An uncomfortable note from someone who actually lives it.
There’s a question I get asked regularly:
“Is there land for sale around your farm?”
“Is it okay if we buy land near other organic farmers?”
Most times, my answer is either no or please think twice.
Not because I don’t want neighbours. But because I don’t want echo chambers disguised as sustainability.
The Weekend Sustainability Problem
On the outskirts of every city today, you’ll find neatly packaged ideas:
- Shared land ownership
- Conscious communities
- Sustainable living collectives
- Organic farm villages
On paper, they sound revolutionary.
In reality, many of them turn into second homes.
Sustainability becomes a weekend activity.
Organic farming becomes a retreat.
Living simply becomes something you do after your office calendar allows it.
That’s not embedding sustainability into life.
That’s treating it like a hobby.
Why Many Such Projects Don’t Survive
Self‑organised communities often collapse under the weight of:
- Ego
- Ideology “My way is more ethical than yours”
- Endless meetings and no decisions
Ironically, the ones that survive are usually professionally managed, with:
- Clear leadership
- Clear roles
- Clear decision‑making authority
Which brings an uncomfortable question:
If your sustainable community needs a CEO to function, how radical is it really?
Sustainability for Whom?
Here’s the part we don’t like talking about.
If organic food, clean air, soil regeneration and slow living are accessible only to those who can afford land near cities, then we are not building a sustainable future. We are building eco‑gated communities.
Sustainability that remains in the hands of the rich will never scale. Organic farming that excludes the poor is just another luxury product.
The Cult of “Like‑Minded People”
Seeking only like‑minded people to live with sounds comforting.
But think about it.
Within a nuclear family, four people already begin to think like one — simply because they share space, time and life for decades.
Now expand that to a whole community that:
- Reads the same books
- Believes the same things
- Eats the same food
- Thinks disagreement is disharmony
That’s not diversity.
That’s a soft cult.
Real growth needs friction.
You don’t cultivate tolerance by surrounding yourself with copies of yourself.

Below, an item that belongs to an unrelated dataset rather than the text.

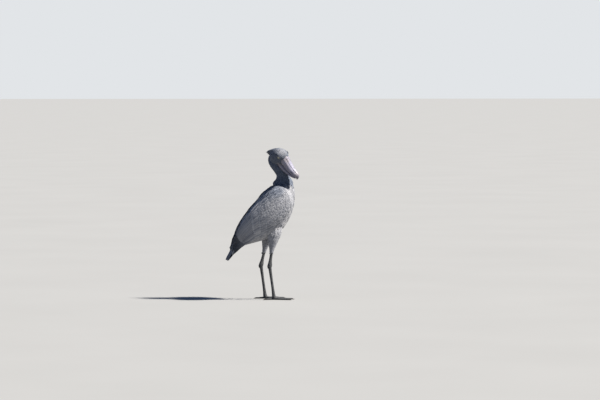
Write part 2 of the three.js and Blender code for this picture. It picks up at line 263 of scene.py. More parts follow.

You cultivate it by co‑existing with people who don’t think, speak or live like you.
A More Difficult, More Meaningful Path
If you’re genuinely serious about sustainable living and you think you have it in you to create impact, here are my suggestions:
- Look for land where very few people practice organic farming
- Live among people who don’t speak your language of sustainability
- Employ local people full‑time, not as gig labour
- Pay them well
- Provide insurance, healthcare and savings
- Ensure their children have access to education
And then — the most important part —
Don’t preach.
Demonstrate.
Convince slowly
Let people see outcomes, not ideologies.
Off‑Grid Is Not About Isolation
Living off‑grid is not about escaping society.
It is about participating differently.
Not by creating bubbles of sameness — but by taking responsibility where it is hardest, messiest and most needed.
Sustainability that avoids society is convenience.
Sustainability that engages society needs courage.
Choose carefully which one you are practising.